# [Work to be completed]
Look through the material and copy each line holding "lights".

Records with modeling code
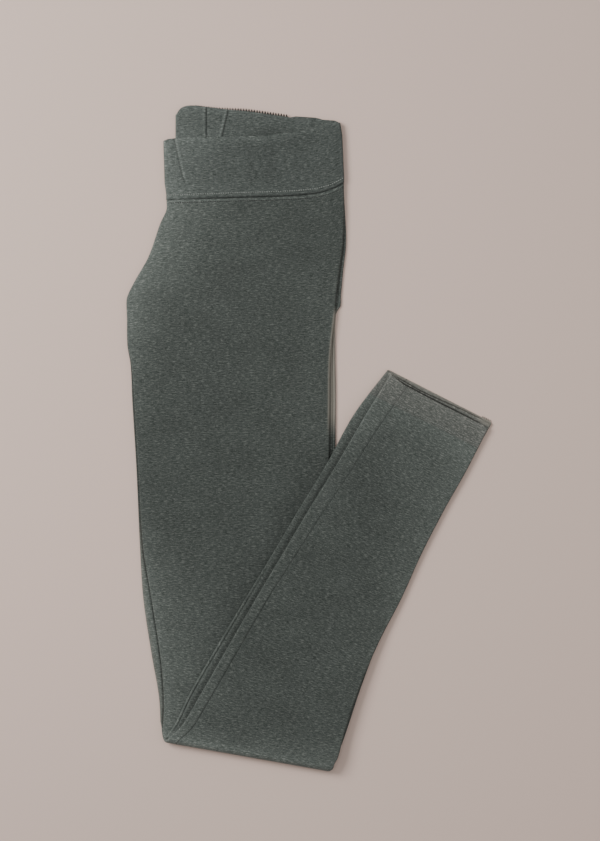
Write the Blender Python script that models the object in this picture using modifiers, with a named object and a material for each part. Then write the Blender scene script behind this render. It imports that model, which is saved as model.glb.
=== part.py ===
"""Knit leggings folded in half lengthwise, laid flat, with the lower legs turned up to one side."""

import math
from collections import namedtuple

import bmesh
import bpy

# Every size is in millimetres. X runs across the waistband, +Y up the legs, +Z away from the table.
MILLIMETRE = 0.001

# Cloth
CLOTH = 1.3  # one layer of knit
GAP = 0.3  # air between layers and at seams
PITCH = CLOTH + GAP
TIGHT = PITCH / 2  # bend radius, at mid-thickness, of one layer turned onto the next
WIDE = 3 * TIGHT  # the same where the front closes round both layers of the back

# Height of each layer's middle, counted from the middle of the turned-up fold.
NEAR_FRONT, NEAR_BACK, FAR_BACK, FAR_FRONT = (PITCH * (n + 0.5) for n in range(4))
FOLD_HEIGHT = FAR_FRONT + CLOTH / 2  # the fold's middle, above the table
STACK_MIDDLE = 2 * PITCH  # between the two backs, counted from the fold's middle

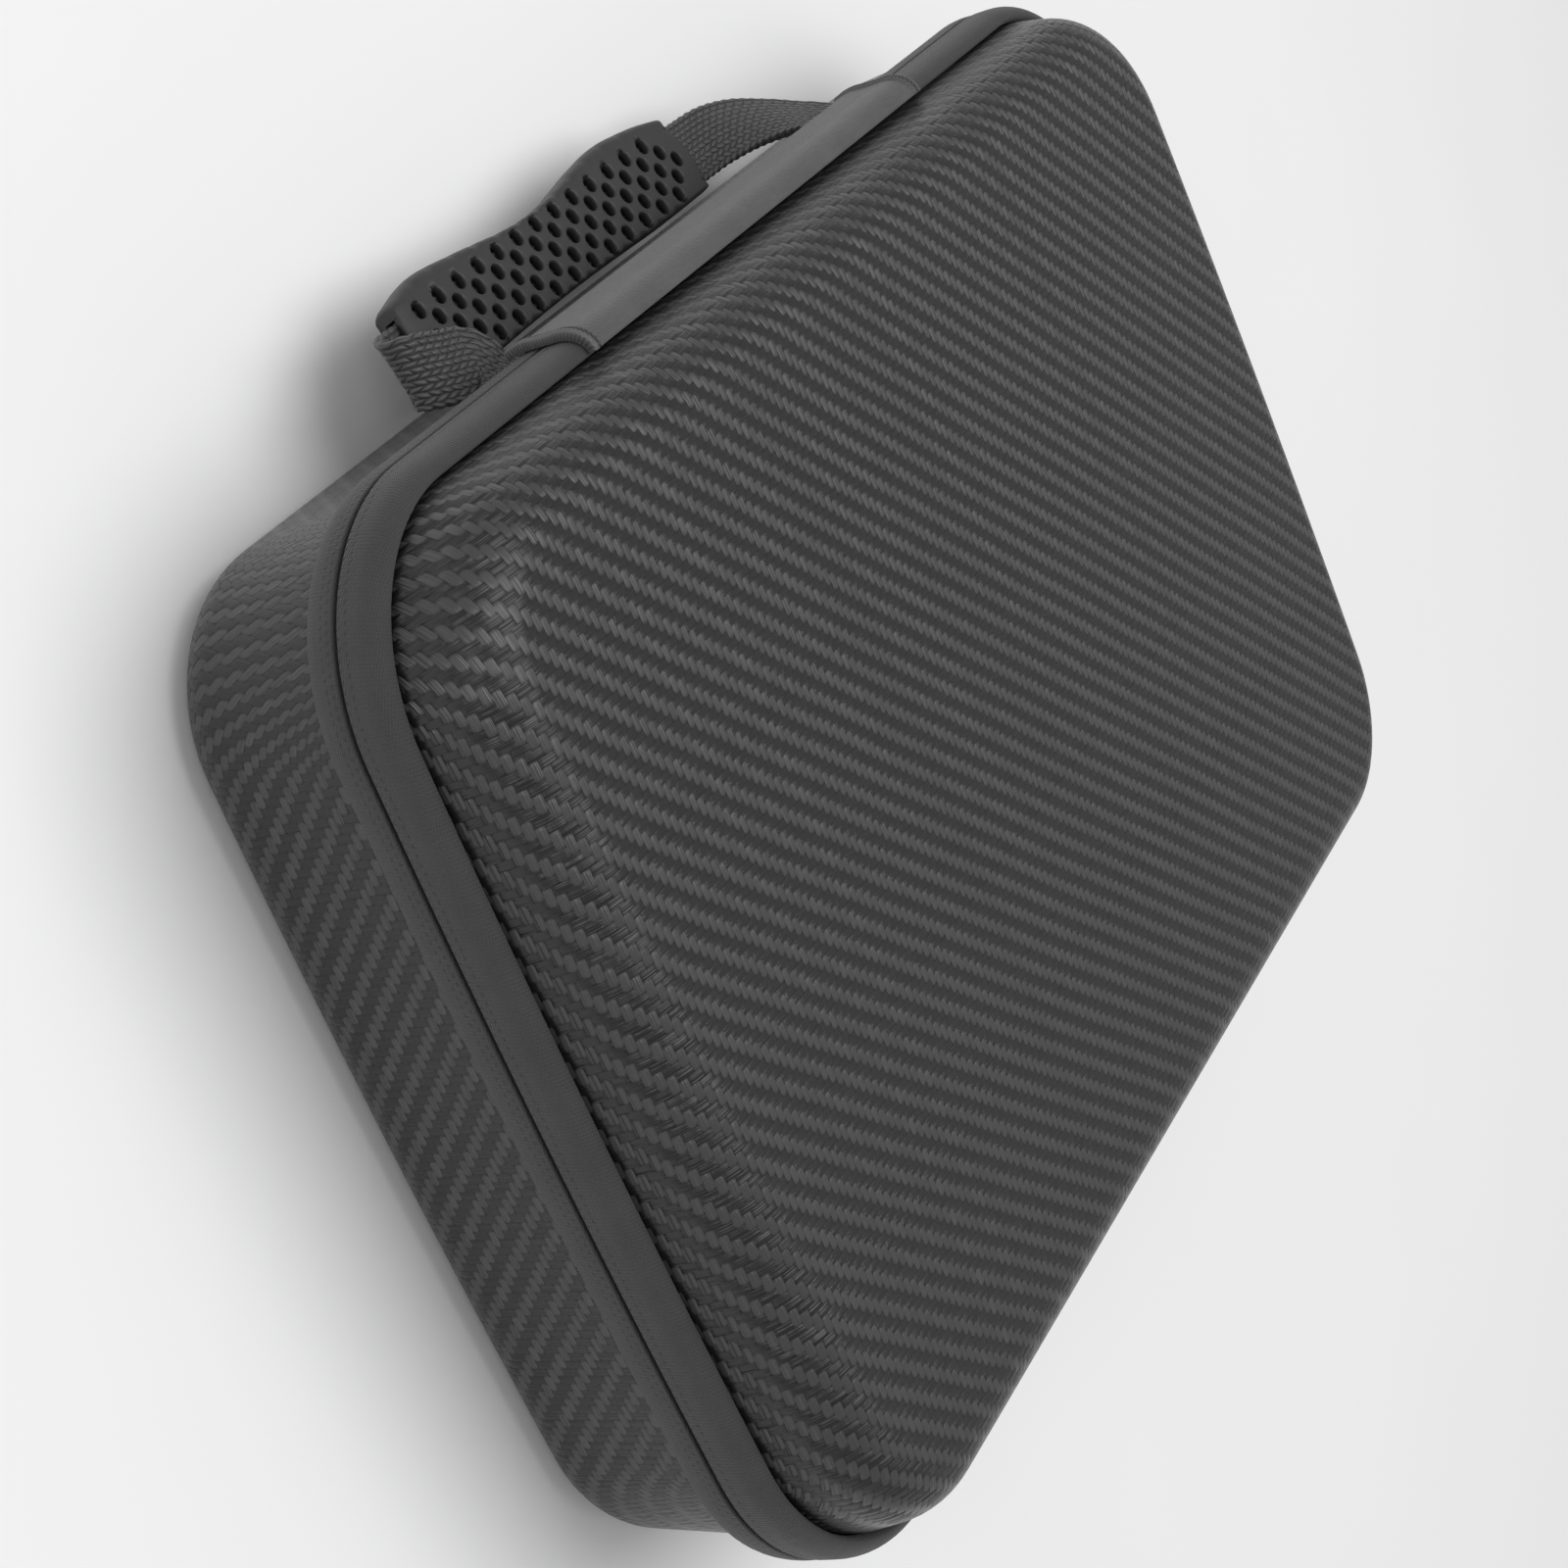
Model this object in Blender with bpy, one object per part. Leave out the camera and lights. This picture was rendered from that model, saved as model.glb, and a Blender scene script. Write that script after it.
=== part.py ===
"""Zip-around camera case with a carrying handle, lying closed on its back face.

X runs along the handle side, +Y points out of the handle side and Z is up.
The origin is the middle of the flat back face, which rests on the floor.
"""

import math

import bmesh
import bpy
import numpy as np
from mathutils import Vector

MM = 0.001

# Case body. Every inset is measured inwards from the outline of the zip band.
case_length = 288.0 * MM
case_width = 191.6 * MM
corner_radius = 33.0 * MM
end_bow = 0.02
back_height = 40.4 * MM
front_height = 22.7 * MM
wall = 3.0 * MM
gap = 0.3 * MM

# Moulded shells.
front_edge_inset = 7.0 * MM
front_edge_radius = 11.2 * MM
back_edge_inset = 6.9 * MM
back_edge_radius = 10.7 * MM

# Zip band: two fabric halves that meet at the zip line, and the coil behind them.
band_front = 8.2 * MM
band_rear = 6.1 * MM
band_depth = 3.7 * MM
band_roll = 2.9 * MM
band_rear_inset = 0.8 * MM
zip_gap = 0.5 * MM
coil_height = 3.8 * MM
coil_width = 3.0 * MM

# Fabric strip over the hinge, on the handle side.
hinge_length = 128.6 * MM
hinge_thickness = 1.1 * MM
hem_length = 2.6 * MM
hem_raise = 0.6 * MM

# Handle webbing and the rubber grip around it.
strap_reach = 72.0 * MM
strap_width = 12.4 * MM
strap_thickness = 1.6 * MM
grip_first_share = 0.172
hole_pitch = 6.9 * MM
row_pitch = 2.64 * MM
hole_length = 3.2 * MM
hole_width = 2.9 * MM
grip_wall = 1.7 * MM
grip_end_margin = 0.8 * MM
grip_end_round = 2.6 * MM

# Zip slider on the side away from the handle.
slider_length = 13.0 * MM
slider_width = 8.0 * MM
slider_thickness = 2.8 * MM

shell_inset = band_depth + gap
zip_level = back_height
half_length = case_length / 2
half_width = case_width / 2

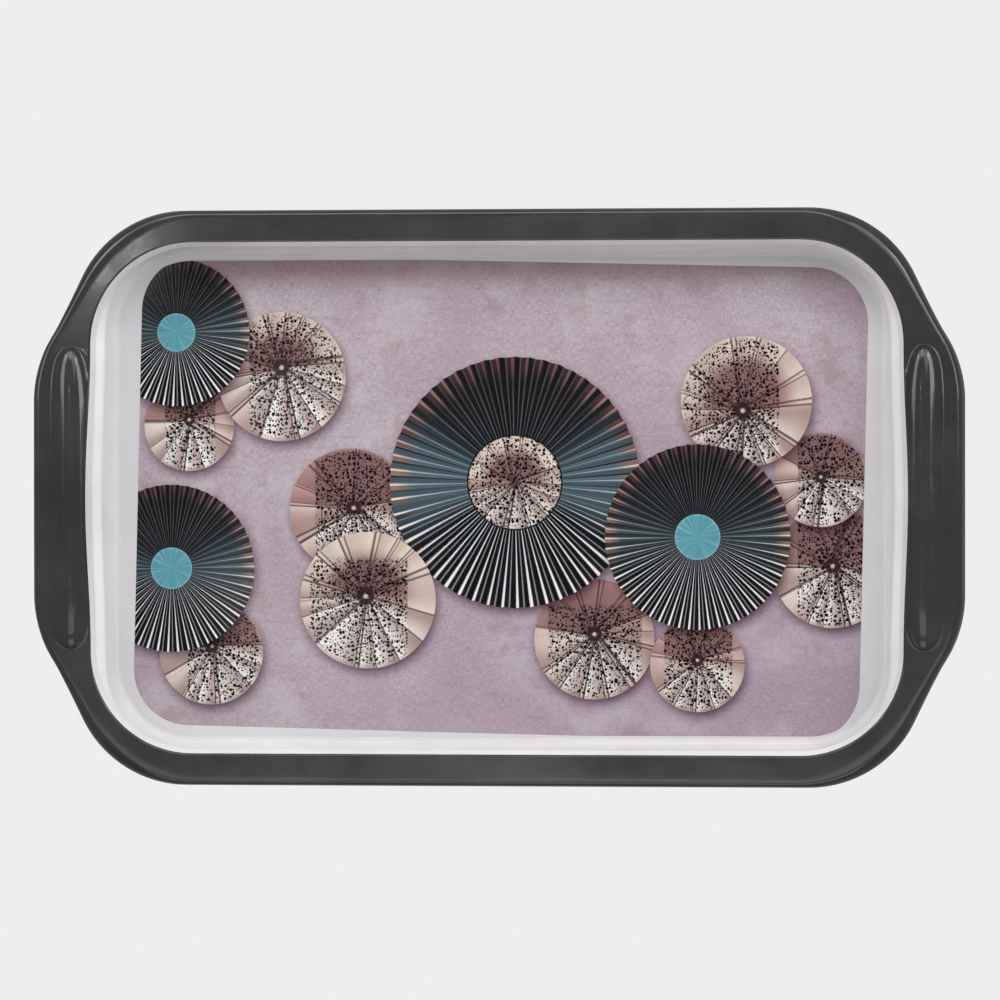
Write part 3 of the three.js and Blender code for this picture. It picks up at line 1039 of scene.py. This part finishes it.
def rose_colour(graph, place, painted):
    """Panels of cream and rose paper round a hub, with double folds between them and black speckles."""
    pleat = Pleat(graph, place, PANEL_WAVER)
    radius, rim = place.radius, place.rim
    from_fold = pleat.phase * radius * (2 * math.pi) / pleat.count
    side = (pleat.up + (pleat.luck - 0.5) * 0.3) * 0.5 + 0.5

    plain = graph.ramp(
        side, (0.0, tone(214, 203, 197)), (0.36, tone(222, 212, 204)), (0.48, tone(214, 196, 186)),
        (0.57, tone(188, 160, 154)), (0.7, tone(157, 124, 123)), (1.0, tone(136, 104, 107)),
    )
    rim_rose = (rim + (pleat.second_luck - 0.5) * 0.2).above(0.7, 1.05)
    plain = graph.mix(rim_rose * 0.45, plain, tone(196, 158, 146))
    paint = graph.ramp(
        side, (0.0, tone(236, 233, 228)), (0.4, tone(228, 221, 214)), (0.48, tone(190, 170, 161)),
        (0.56, tone(132, 103, 102)), (1.0, tone(125, 95, 97)),
    )
    colour = graph.mix(painted, plain, paint)
    cream = pleat.tint * rim.above(0.5, 0.85) * side.above(0.45, 0.55)
    colour = graph.mix(cream * 0.9, colour, tone(232, 220, 206))
    lower = place.up.above(0.25, -0.1)
    slope = pleat.phase.above(0.0, 0.9)
    colour = graph.mix(slope * (lower * 0.3 + 0.35), colour, tone(124, 84, 80))

    doubled = pleat.second_luck.above(0.28, 0.3)
    from_second = from_fold - (radius * 0.7 + 0.3) * FOLD_BAND
    band = from_second.above(FOLD_LINE, 0) * doubled
    colour = graph.mix(band * (lower * 0.3 + 0.2), colour, tone(150, 118, 110))
    fold = from_fold.above(FOLD_LINE * 2.2, FOLD_LINE * 0.6)
    second_fold = from_second.near(0, FOLD_LINE * 0.5, FOLD_LINE) * doubled
    colour = graph.mix(fold.math("MAXIMUM", second_fold) * (lower * 0.1 + 0.8), colour, tone(58, 34, 34))
    grain = graph.noise(graph.place(), 1100, 2)
    colour = graph.mix((grain - 0.5) * 0.3 + 0.06, colour, tone(120, 92, 92))
    spots = paint_speckles(graph, radius) * painted
    return graph.mix(spots, colour, tone(9, 6, 7))


def rose_material():
    """A rose fan with a speckled field between straight limits, and a hub."""
    graph = glazed("printed_rose_fan")
    place = PaperPlace(graph)
    left, right, top = graph.split(graph.attribute("speckle_field"))
    painted = (place.x - left).above(0, 0.03) * (right - place.x).above(0, 0.03)
    painted = painted * (top - place.y).above(-0.06, 0.06) * place.rim.above(0.99, 0.93)
    colour = rose_colour(graph, place, painted)
    ring = place.radius.near(RING_RADIUS, RING_HALF_WIDTH, RING_BLUR)
    colour = graph.mix(ring * 0.85, colour, tone(44, 26, 28))
    dot = place.radius.above(DOT_OUTSIDE, DOT_INSIDE)
    colour = graph.mix(dot * 0.75, colour, tone(208, 198, 192))
    return finish_print(graph, colour)


def speckled_material():
    """A disc of rose paper that is speckled all over, with a dark edge."""
    graph = glazed("printed_speckled_disc")
    place = PaperPlace(graph)
    colour = rose_colour(graph, place, 1.0)
    colour = graph.mix(place.rim.above(0.95, 0.98), colour, tone(20, 20, 24))
    return finish_print(graph, colour)


def turquoise_material():
    """A turquoise disc with soft rays from its middle, paler at its edge."""
    graph = glazed("printed_turquoise_disc")
    place = PaperPlace(graph)
    rays = graph.noise(graph.join(place.x / place.radius * 6, place.y / place.radius * 6), 1.6, 2)
    colour = graph.ramp(
        rays, (0.3, tone(73, 134, 146)), (0.55, tone(90, 149, 160)), (0.8, tone(128, 178, 187)),
    )
    colour = graph.mix(place.rim.above(0.9, 0.99) * 0.5, colour, tone(134, 180, 188))
    return finish_print(graph, colour)


# What each kind of region is printed with, in the order of the sheet's material slots
PRINT_MATERIALS = {
    "linen": linen_material,
    "steel": steel_material,
    "rose": rose_material,
    "turquoise": turquoise_material,
    "speckled": speckled_material,
}


# Fine straight scuffs of the mouldings: the direction of each set, and how many of them there are
SCUFF_SETS = ((0.3, 34.0), (1.4, 27.0), (2.5, 41.0))


def scratches(graph, place):
    """1 on a scuff, and 0 elsewhere."""
    total = None
    for angle, density in SCUFF_SETS:
        turned = graph.node(
            "ShaderNodeVectorRotate", {"Vector": place, "Angle": angle}, rotation_type="Z_AXIS",
        ).outputs[0]
        scuff = graph.noise(graph.scaled(turned, 1, 45), density, 1).above(0.7, 0.74)
        total = scuff if total is None else total.math("MAXIMUM", scuff)
    return total


def melamine(name, dull, plain, bright, roughness, waviness, scuffing, floor_shade_share=0.0):
    """Glossy moulded plastic: a faint mottle, fine scuffs and a foot ring worn matt.

    The last argument is how strongly painted shade fades its floor, and the fillet at the foot of its wall,
    to a duller grey.
    """
    graph = Graph(name, roughness)
    place = graph.place()
    _, _, height = graph.split(place)
    mottle = graph.noise(place, 26, 6, 0.62)
    colour = graph.ramp(mottle, (0.32, dull), (0.5, plain), (0.7, bright))
    specks = graph.noise(place, 1500, 1).above(0.68, 0.78)
    colour = graph.mix(specks * 0.35, colour, bright)
    scuffs = scratches(graph, place) * graph.noise(place, 18, 2).above(0.5, 0.7) * scuffing
    worn = height.above(0.4 * MM, 0.05 * MM)
    colour = graph.mix(scuffs * 0.05 + worn * 0.35, colour, tone(150, 149, 150))
    # Painted shade: the floor and the fillet at the wall's foot fade to a duller grey
    floor_shade = height.above(FLOOR_HEIGHT + FLOOR_FILLET, FLOOR_HEIGHT) * floor_shade_share
    colour = graph.mix(floor_shade, colour, tone(176, 174, 176))
    graph.set("Base Color", colour)
    patches = graph.noise(place, 60, 4)
    rough = patches.above(0.35, 0.7) * 0.05 + roughness + scuffs * 0.08 + worn * 0.3
    graph.set("Roughness", rough)
    graph.bump(graph.noise(place, 700, 3) * 0.6 + graph.noise(place, 45, 2) * waviness, 0.02 * MM, 0.5)
    return graph.material


# ---------------------------------------------------------------- the tray

stations = make_stations()
shell = loft("outer_shell_moulding", stations, shell_section)
shell.data.materials.append(melamine(
    "shell_melamine", tone(45, 45, 46), tone(51, 51, 52), tone(61, 60, 61),
    roughness=0.09, waviness=3.0, scuffing=1 / 2,
))
liner = loft("inner_liner_moulding", stations, liner_section)
liner.data.materials.append(melamine(
    "liner_melamine", tone(228, 227, 228), tone(234, 233, 234), tone(239, 238, 239),
    # The last setting paints shade on the floor at the foot of the wall
    roughness=0.2, waviness=1.0, scuffing=1 / 6, floor_shade_share=0.55,
))
sheet = make_print(stations)
for make_material in PRINT_MATERIALS.values():
    sheet.data.materials.append(make_material())

for piece, node, slot in (
    (shell, "outer_shell", "shell_melamine"),
    (liner, "inner_liner", "liner_melamine"),
    (sheet, "printed_decal", "decal_print"),
):
    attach(piece, "root")
    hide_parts(node)

# ---------------------------------------------------------------- studio

PAPER = tone(238, 238, 238)
FLOOR_REACH = 30
WORLD_STRENGTH = 0.22

# The tray's contact shadow, all of it under the rim: its half sizes, and where it starts and stops fading
CONTACT_TONE = tone(96, 96, 97)
CONTACT_X = 185 * MM
CONTACT_Y = 108 * MM
CONTACT_FADE = (0.85, 1.08)


def paper_material():
    """White paper that glows evenly, so that the background has one tone in every view."""
    graph = Graph("studio_paper", 1.0)
    x, y, _ = graph.split(graph.place())
    reach = ((x / CONTACT_X) ** 4 + (y / CONTACT_Y) ** 4) ** 0.25
    graph.set("Base Color", BLACK)
    graph.set("Emission Color", graph.mix(reach.above(*CONTACT_FADE), CONTACT_TONE, PAPER))
    graph.set("Emission Strength", 1.0)
    graph.set("Specular IOR Level", 0.0)
    return graph.material


floor_corners = [(x * FLOOR_REACH, y * FLOOR_REACH, 0) for x, y in ((-1, -1), (1, -1), (1, 1), (-1, 1))]
floor_mesh = bpy.data.meshes.new("studio_floor")
floor_mesh.from_pydata(floor_corners, [], [(0, 1, 2, 3)])
floor_mesh.materials.append(paper_material())
floor = new_object("studio_floor", floor_mesh)
floor.visible_glossy = False

world = bpy.data.worlds.new("studio")
world.use_nodes = True
background = world.node_tree.nodes["Background"]
background.inputs["Color"].default_value = PAPER
background.inputs["Strength"].default_value = WORLD_STRENGTH
bpy.context.scene.world = world


def softbox(name, location, size, radiance, colour=(1.0, 1.0, 1.0)):
    """A rectangular light that faces the tray, with the same brightness whatever its size."""
    data = bpy.data.lights.new(name, "AREA")
    data.shape = "RECTANGLE"
    data.size, data.size_y = size
    data.energy = radiance * math.pi * size[0] * size[1]
    data.color = colour
    light = new_object(name, data)
    light.location = location
    light.rotation_euler = (-Vector(location)).to_track_quat("-Z", "Y").to_euler()


# Broad lights behind and beside the tray draw the long highlights. The glint and the glows hang where the
# rim's flat top mirrors them into the camera.
softbox("back", (-0.1, 1.0, 1.0), (1.0, 0.7), 3.4)
softbox("left", (-1.2, 0.52, 0.82), (0.95, 0.5), 3.6)
softbox("right", (1.2, 0.52, 0.82), (0.95, 0.5), 4.7)
softbox("back_left", (-1.0, 1.05, 0.95), (0.8, 0.7), 2.0)
softbox("back_right", (1.0, 1.05, 0.95), (0.8, 0.7), 2.4)
softbox("high_right", (0.8, 0.85, 1.6), (0.9, 0.7), 1.8)
softbox("high_fill", (0.0, -0.55, 1.8), (1.6, 0.6), 1.2)
softbox("front_fill", (0.0, -1.4, 1.1), (1.8, 0.9), 1.4, (1.0, 0.94, 1.04))
softbox("top_left_glint", (-0.51, 0.205, 2.03), (0.05, 0.05), 22.0)
softbox("top_glow", (-0.17, 0.22, 2.03), (0.6, 0.06), 0.7)
softbox("bottom_glow", (-0.17, -0.25, 2.03), (0.6, 0.06), 1.2)

# ---------------------------------------------------------------- camera

CAMERA_PLACE = Vector((173, 14, 2028)) * MM
CAMERA_TARGET = Vector((2.6, -0.9, 28)) * MM
CAMERA_FIELD = 425.8 * MM
CAMERA_ROLL = math.radians(-0.05)
CAMERA_NEAREST = 0.05
CAMERA_FURTHEST = 100

camera_data = bpy.data.cameras.new("camera")
camera = new_object("camera", camera_data)
camera.location = CAMERA_PLACE
look = CAMERA_TARGET - CAMERA_PLACE
right = look.cross((0, 1, 0)).normalized()
up = right.cross(look).normalized()
aim = Matrix((right, up, -look.normalized())).transposed()
camera.rotation_euler = (aim @ Matrix.Rotation(CAMERA_ROLL, 3, "Z")).to_euler()
camera_data.angle = 2 * math.atan(CAMERA_FIELD / 2 / look.length)
camera_data.clip_start = CAMERA_NEAREST
camera_data.clip_end = CAMERA_FURTHEST
bpy.context.scene.camera = camera
bpy.context.scene.view_settings.view_transform = "Standard"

# [Exercise solution]
Model this object in Blender with bpy, one object per part. Leave out the camera and lights. This picture was rendered from that model, saved as model.glb, and a Blender scene script. Write that script after it.
    data = bpy.data.lights.new(name, "AREA")
# Broad lights behind and beside the tray draw the long highlights. The glint and the glows hang where the